[Ksummit-discuss] [MAINTAINERS SUMMIT] & [TECH TOPIC] Improve regression tracking

Wed Jul 5 15:36:55 UTC 2017

On Wed, 2017-07-05 at 11:27 -0400, Steven Rostedt wrote:
> On Wed, 5 Jul 2017 08:16:33 -0700
> Guenter Roeck <linux at roeck-us.net> wrote:
> 
> > 
> > The reproducers for several of the usb fixes I submitted recently
> > took hours of stress test to reproduce the underlying problems. I
> > have one more to fix which takes days to reproduce, if at all (I
> > have seen that problem only two or three times during weeks of
> > stress test). Due to the nature of the problems, reproducing
> > them heavily depended on the underlying hardware. None of the
> > reproducers can guarantee that the problem is fixed; they are
> > intended to show the problem, not that it is fixed. This happens a
> > lot with race conditions - in many cases it is impossible to prove
> > that the problem is fixed; one can only prove that it still exists.
> > 
> > Echoing what you said, I have no idea how it would even be possible
> > to write unit tests to verify if the problems I fixed are really
> > fixed.
> > 
> > Several of the fixes I have submitted are based on single-instance
> > error logs with no reproducer. Many others are compile time fixes
> > or fix problems found with code inspection (manual or automatic).
> > 
> > If we start shaming people for not providing unit tests, all we'll
> > accomplish is that people will stop providing bug fixes.
> 
> I need to be clearer on this. What I meant was, if there's a bug
> where someone has a test that easily reproduces the bug, then if
> there's not a test added to selftests for said bug, then we should
> shame those into doing so.
> 
> A bug that is found by inspection or hard to reproduce test cases are
> not applicable, as they don't have tests that can show a regression.
> 
> And I'm betting that those bugs are NOT REGRESSIONS! Most likely are
> bugs that always existed, but because of the unpredictable hitting of
> the bug (as you said, it required hours of stress tests to
> reproduce), the bug was not previously hit during development. That's
> not a regression, that's a feature.
> 
> Are we tracking regressions or just simply bugs?

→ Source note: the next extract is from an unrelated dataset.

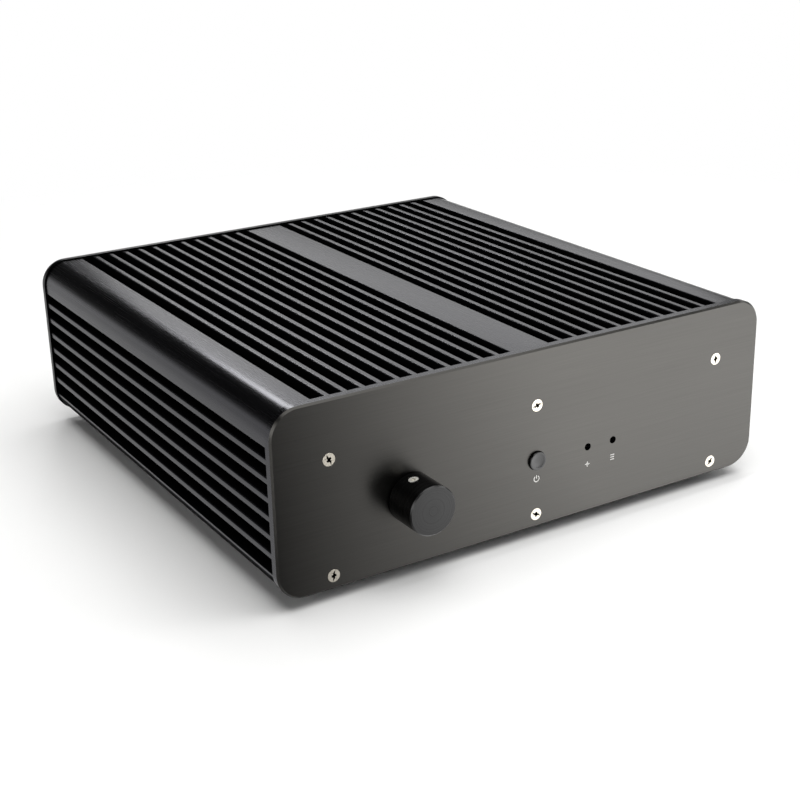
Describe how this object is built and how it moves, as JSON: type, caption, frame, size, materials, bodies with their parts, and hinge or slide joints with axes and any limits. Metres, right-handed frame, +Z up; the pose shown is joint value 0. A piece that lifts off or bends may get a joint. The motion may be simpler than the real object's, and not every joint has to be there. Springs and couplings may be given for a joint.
{
  "type": "mini pc case",
  "caption": "Low fanless computer case: finned extruded body, thick front panel with volume knob and push button, heat pipes inside and a rear opening for the board's ports.",
  "frame": {"origin": "on the surface that the feet stand on, in the middle of the outer box, midway between the sides and midway from the knob's face to the power inlet's flange", "axes": "+X to the right seen from the front, +Y from the front panel to the rear panel, +Z up"},
  "size_m": [0.24, 0.2614, 0.083],
  "materials": {
    "anodised_body": "black anodised extrusion with sawn and brushed faces",
    "brushed_panel": "black anodised, fine brushed along its width",
    "turned_knob": "black anodised, turned, satin",
    "black_base": "fine black powder coat",
    "rubber_foot": "matt black rubber",
    "nickel_screw": "bright nickel plate",
    "brass_standoff": "turned brass",
    "plated_bush": "dull nickel plate",
    "anodised_button": "black anodised, polished dish",
    "black_plastic": "moulded black nylon",
    "indicator_lens": "dark clear epoxy lens",
    "tinned_lead": "tinned wire",
    "board_laminate": "green solder mask on glass laminate",
    "milled_aluminium": "bare milled aluminium",
    "steel_bracket": "zinc plated sheet",
    "copper_pipe": "bare copper, satin"
  },
  "bodies": {
    "case": {"body_extrusion": "anodised_body", "front_panel": "brushed_panel", "rear_panel": "brushed_panel", "base_plate": "black_base", "centre_block": "milled_aluminium", "foot_front_left": "rubber_foot", "foot_front_right": "rubber_foot", "foot_rear_left": "rubber_foot", "foot_rear_right": "rubber_foot", "foot_screws": "nickel_screw", "base_screws": "nickel_screw", "front_panel_screws": "nickel_screw", "rear_panel_screws": "nickel_screw", "board_standoffs": "brass_standoff", "encoder_housing": "black_plastic", "encoder_bush": "plated_bush", "encoder_washer": "plated_bush", "encoder_nut": "plated_bush", "encoder_board": "board_laminate", "power_switch": "black_plastic", "power_indicator": "indicator_lens", "drive_indicator": "indicator_lens", "indicator_leads": "tinned_lead", "control_board": "board_laminate", "control_board_studs": "brass_standoff", "control_board_screws": "nickel_screw", "board_sockets": "black_plastic", "power_inlet": "black_plastic", "power_inlet_nut": "plated_bush", "cold_plate": "milled_aluminium", "pipe_cap": "milled_aluminium", "cpu_bracket": "steel_bracket", "cpu_block_screws": "nickel_screw", "heat_pipe_1": "copper_pipe", "heat_pipe_2": "copper_pipe", "heat_pipe_3": "copper_pipe", "heat_pipe_4": "copper_pipe", "roof_spreader": "milled_aluminium", "pipe_clamp": "milled_aluminium", "pipe_clamp_screws": "nickel_screw"},
    "knob": {"volume_knob": "turned_knob", "knob_grub_screw": "nickel_screw", "encoder_shaft": "plated_bush"},
    "button": {"power_button": "anodised_button", "switch_plunger": "black_plastic"}
  },
  "joints": [
    {"name": "knob_turn", "type": "hinge", "parent": "case", "child": "knob", "pos_m": [-0.0607, -0.12225, 0.0348], "axis": [0, 1, 0], "continuous": true},
    {"name": "button_press", "type": "slide", "parent": "case", "child": "button", "axis": [0, 1, 0], "range_m": [0, 0.0008], "stiffness_N_per_m": 400}
  ]
}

A lot of device driver regressions are bugs that previously existed in
the code but which didn't manifest until something else happened.  A
huge number of locking and timing issues are like this.  The irony is
that a lot of them go from race always being won (so bug never noticed)
to race being lost often enough to make something unusable.  To a user
that ends up being a kernel regression because it's a bug in the
current kernel which they didn't see previously which makes it unusable
for them.

I've got to vote with my users here: that's a regression not a
"feature".

James